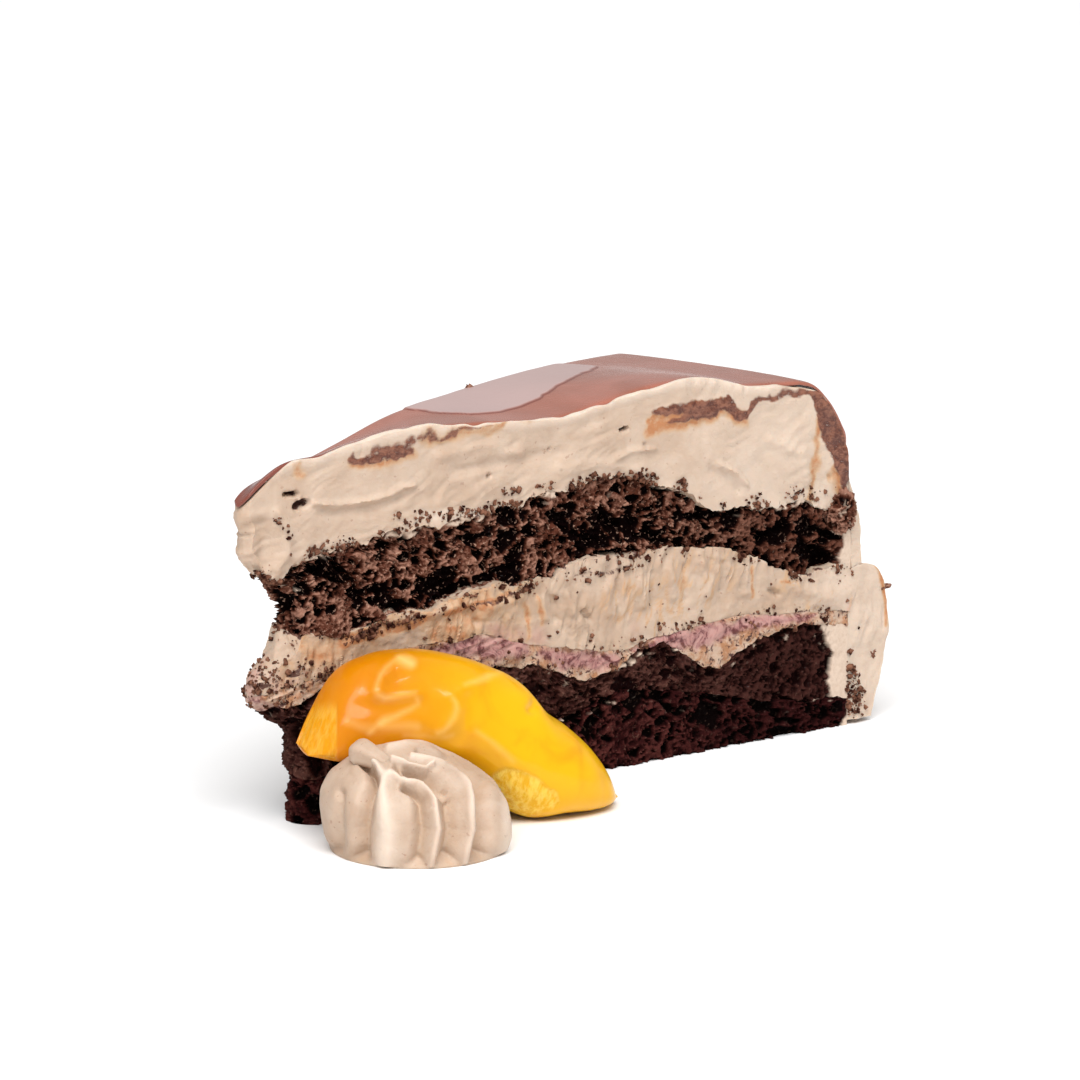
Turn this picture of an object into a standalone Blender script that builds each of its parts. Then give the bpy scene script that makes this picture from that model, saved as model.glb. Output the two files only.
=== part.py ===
"""A slice of mocha layer cake with a piped rosette and a glazed peach piece at its foot.

Metres, +Z up. The slice's tip points to -X and its rim to +X. The cut face with the rosette in front of it
faces -Y. The origin is on the flat underside of the base sponge.
"""

import bpy
import numpy as np

MM = 0.001

# The slice as cut from a round cake
CAKE_RADIUS = 0.1410
HALF_ANGLE = np.radians(10.25)
APEX_X = -0.0920
TIP_HALF_WIDTH = 0.0015
TIP_ROUNDING = 0.6
CREAM_TIP_LOW = 0.0480
CREAM_TIP_HIGH = 0.0600
GAP = 0.0003

# The grid of points on every layer
COLUMNS = 34
ACROSS = 5
SKIRT_ROWS = 12
BASE_ROWS = 4
SOAKED_ROWS = 3
BERRY_ROWS = 2
MIDDLE_CREAM_ROWS = 5
MIDDLE_SPONGE_ROWS = 5
TOP_CREAM_ROWS = 6

# The outer edge: how far the sponge shows through the coat, the coat's foot, and the glaze
SHOULDER_START = 0.1290
MIDDLE_SPONGE_RADIUS = 0.1395
SPONGE_LUMP = 0.0020
SPONGE_LUMP_WIDTH = 0.25
COAT_GAP = 0.0009
COAT_LIP_RADIUS = 0.1445
COAT_FOOT = 0.0010
GLAZE_GAP = 0.0004
GLAZE_DRIP_GAP = 0.0016
GLAZE_THICKNESS = 0.0008
GLAZE_INSET = 0.035
GLAZE_SHORTEST = 0.22
GLAZE_EVEN_SHARE = 0.45
GLAZE_ACROSS = 12
GLAZE_SKIRT_ROWS = 9

# How uneven the cut faces are, how far apart the bumps are, and how the sine waves that make them differ
SPONGE_CRAGS = 0.0009
SPONGE_CRAG_SPACING = 0.0090
CREAM_SWELL = 0.0004
CREAM_SWELL_SPACING = 0.0170
WAVES = 4
WAVE_TURN = 2.4
WAVE_TILT = 1.7
WAVE_SHORTENING = 0.27
WAVE_SHARE = 0.4

# The rosette: a swirl piped through a star nozzle
ROSETTE_BASE = (-0.0733, -0.0273)
ROSETTE_RADIUS = 0.0170
ROSETTE_HEIGHT = 0.0190
ROSETTE_LEAN = (-0.0030, 0.0026)
ROSETTE_LOBES = 8
ROSETTE_GROOVE = 0.17
ROSETTE_TWIST = -1.1
ROSETTE_RIDGE_ROUNDNESS = 0.6
ROSETTE_LEAN_BEND = 1.5
ROSETTE_STEPS = (48, 11)

# The peach piece: its middle line runs from its raised left end to its right end on the ground
PEACH_LEFT = (-0.0862, -0.0112)
PEACH_RIGHT = (-0.0272, -0.0320)
PEACH_STEPS = (30, 20)
PEACH_SQUARENESS = 2.3
PEACH_LEAN = 0.0020
PEACH_RIDGE = 0.0006
PEACH_RIDGE_SPACING = 0.0560
PEACH_RIDGE_SLANT = 1.5
PEACH_CLEARANCE = 0.0009
PEACH_CLEARANCE_STEPS = 60


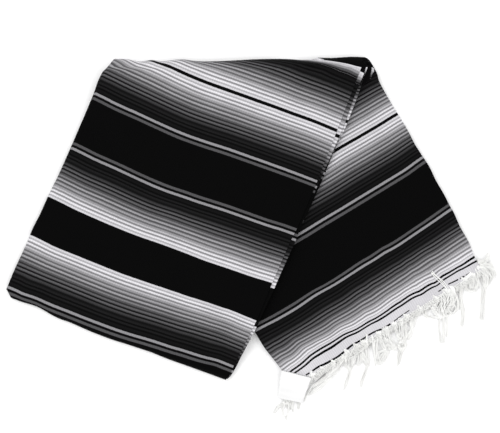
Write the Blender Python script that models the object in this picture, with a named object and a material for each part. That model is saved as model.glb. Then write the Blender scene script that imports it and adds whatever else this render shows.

= INSTRUCTIONS TO FOLLOW =
Return exactly, please, the lines of the material from the first one down to and including the line where "GAP = 0.0003" appears.

= EXERCISE ANSWER =
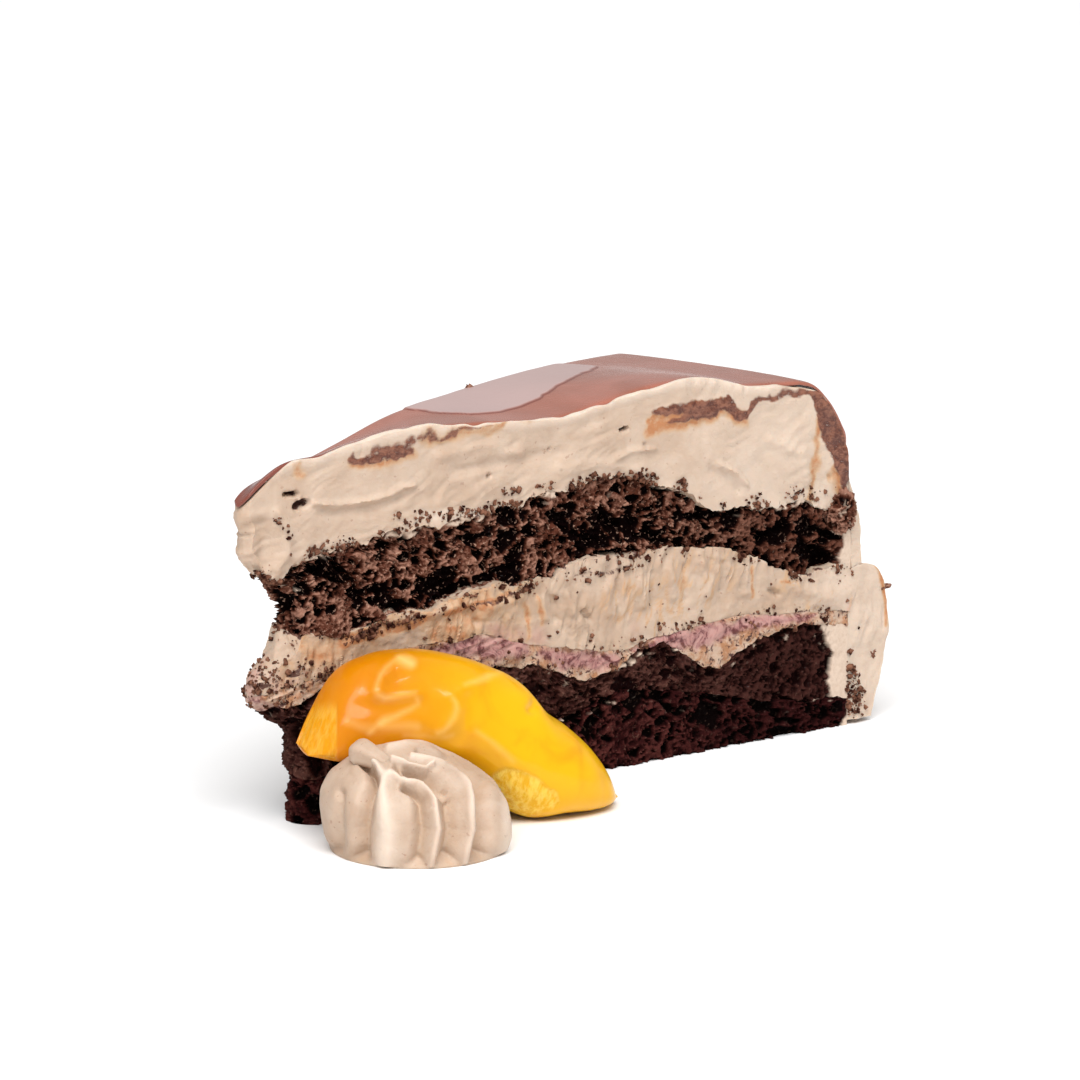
Turn this picture of an object into a standalone Blender script that builds each of its parts. Then give the bpy scene script that makes this picture from that model, saved as model.glb. Output the two files only.
=== part.py ===
"""A slice of mocha layer cake with a piped rosette and a glazed peach piece at its foot.

Metres, +Z up. The slice's tip points to -X and its rim to +X. The cut face with the rosette in front of it
faces -Y. The origin is on the flat underside of the base sponge.
"""

import bpy
import numpy as np

MM = 0.001

# The slice as cut from a round cake
CAKE_RADIUS = 0.1410
HALF_ANGLE = np.radians(10.25)
APEX_X = -0.0920
TIP_HALF_WIDTH = 0.0015
TIP_ROUNDING = 0.6
CREAM_TIP_LOW = 0.0480
CREAM_TIP_HIGH = 0.0600
GAP = 0.0003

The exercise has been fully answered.